Track 2B: Text-to-Video Generation
Introduction
The realm of AI-powered creativity is expanding rapidly, and one of the latest frontiers is text-to-video generation. With models like Sora, VideoPoet and Pika leading the way, this field is opening up new possibilities for storytelling and content creation.
In this competition, participants will harness the power of these advanced models to generate videos from text prompts. Imagine turning a simple description like "a bustling city at sunrise" into a dynamic, visually stunning video.
Competitors will be provided with a set of text prompts and tasked with developing models that can transform these prompts into engaging, high-quality videos. This challenge not only tests the capabilities of current text-to-video generation technology but also pushes the boundaries of what’s possible in AI-driven content creation.
Join us in this innovative competition, where you’ll have the chance to showcase your skills, contribute to the growing field of AI, and compete for a $2000 USD prize. Let your creativity and technical prowess shine as you bring text descriptions to life through the magic of video.
Quick start guide
Download the prompts (short videos, long videos)
Start with existing video diffusion models to automatically generate the videos
Try some new ideas!
Submit your generated videos using this form: LOVEU-T2V Registration & Submission Form
Dates
May 15, 2024: The competition data become available.
May 21, 2024: The leaderboard and submission instructions become available.

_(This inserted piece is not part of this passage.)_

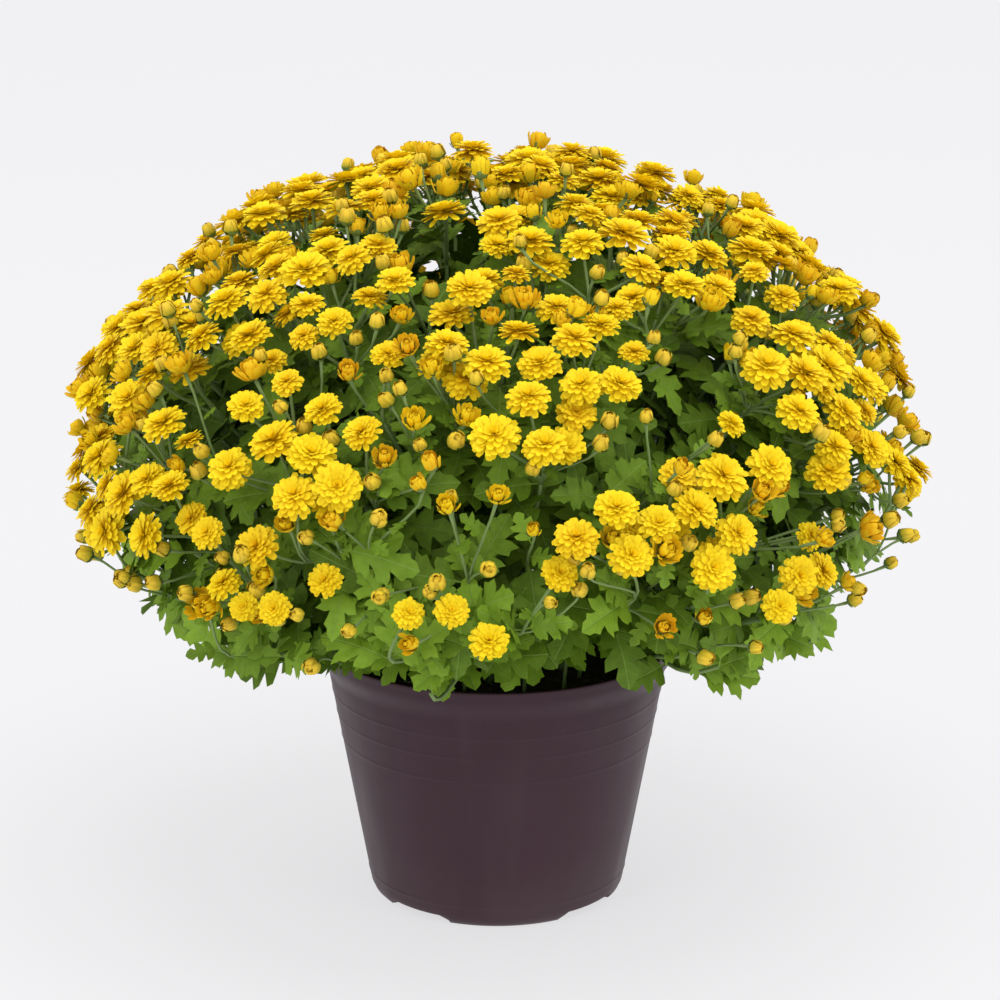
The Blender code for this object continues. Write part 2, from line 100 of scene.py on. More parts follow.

June 8, 2024: Deadline for submitting your generated videos.
June 17, 2024: LOVEU 2024 Workshop. Presentations by winner and runner-up. $2000 prize will be paid to the winning team.
Evaluation method
To participate in the contest, you will submit the videos generated by your model. As you develop your model, you may want to visually evaluate your results and use automated metrics in VBench to track your progress.
After all submissions are uploaded, we will run a human-evaluation of all submitted videos. Labelers will evaluate videos on the following criteria:
Text Alignment: Alignment between generated videos and text prompts
Spatial Quality: The quality of individual video frames
Temporal Quality: Temporal consistency between frames, motion quality, motion strengths
We will choose a winner and a runner-up based on both automatic scores and human evaluation scores.
Dataset
Our LOVEU-T2V-2024 dataset consists of 240 prompts spanning diverse categories/dimensions:
Short video generation: 200 prompts sampled from VBench dataset.
Long video generation: 40 prompts sourced from Sora website.
2Rules
We strongly encourage participants to contribute to the open-source community by sharing their solutions. However, we acknowledge that certain circumstances, such as commercial constraints, may preclude the release of code. In such cases, participants may submit their results alone, although we emphasize the value of openness and collaboration in advancing the field of text-to-video generation.
Be sure to follow the instructions in GitHub repo when saving your generated videos. This will help you get the right format and folder structure.
To submit your results, simply upload a .zip file and fill out the required information in the LOVEU-T2V Registration & Submission Form.
If you have any questions, please feel free to reach out to us at loveu-t2v@googlegroups.com.
Report format
In your report, please explain clearly:
Your data, supervision, and any pre-trained models
Pertinent hyperparameters such as classifier-free guidance scale
If you used prompt engineering, please describe your approach
The report can be simple (1 page) or detailed (many pages). The report should be in PDF format.
FAQ
Q: Is prompt engineering allowed?
A: Yes! If you want to add “high quality, 4k” or things like that to the prompts, you are welcome to do that!
Q: How to submit the results?
A: Please follow the instructions and upload you results (in a single zip file) via the LOVEU-T2V Registration & Submission Form.
Q: Do you have any hints?
A: There are many open-sourced video diffusion models you may start with, e.g., Show-1, Stable Video Diffusion, VideoCrafter, LaVie, etc.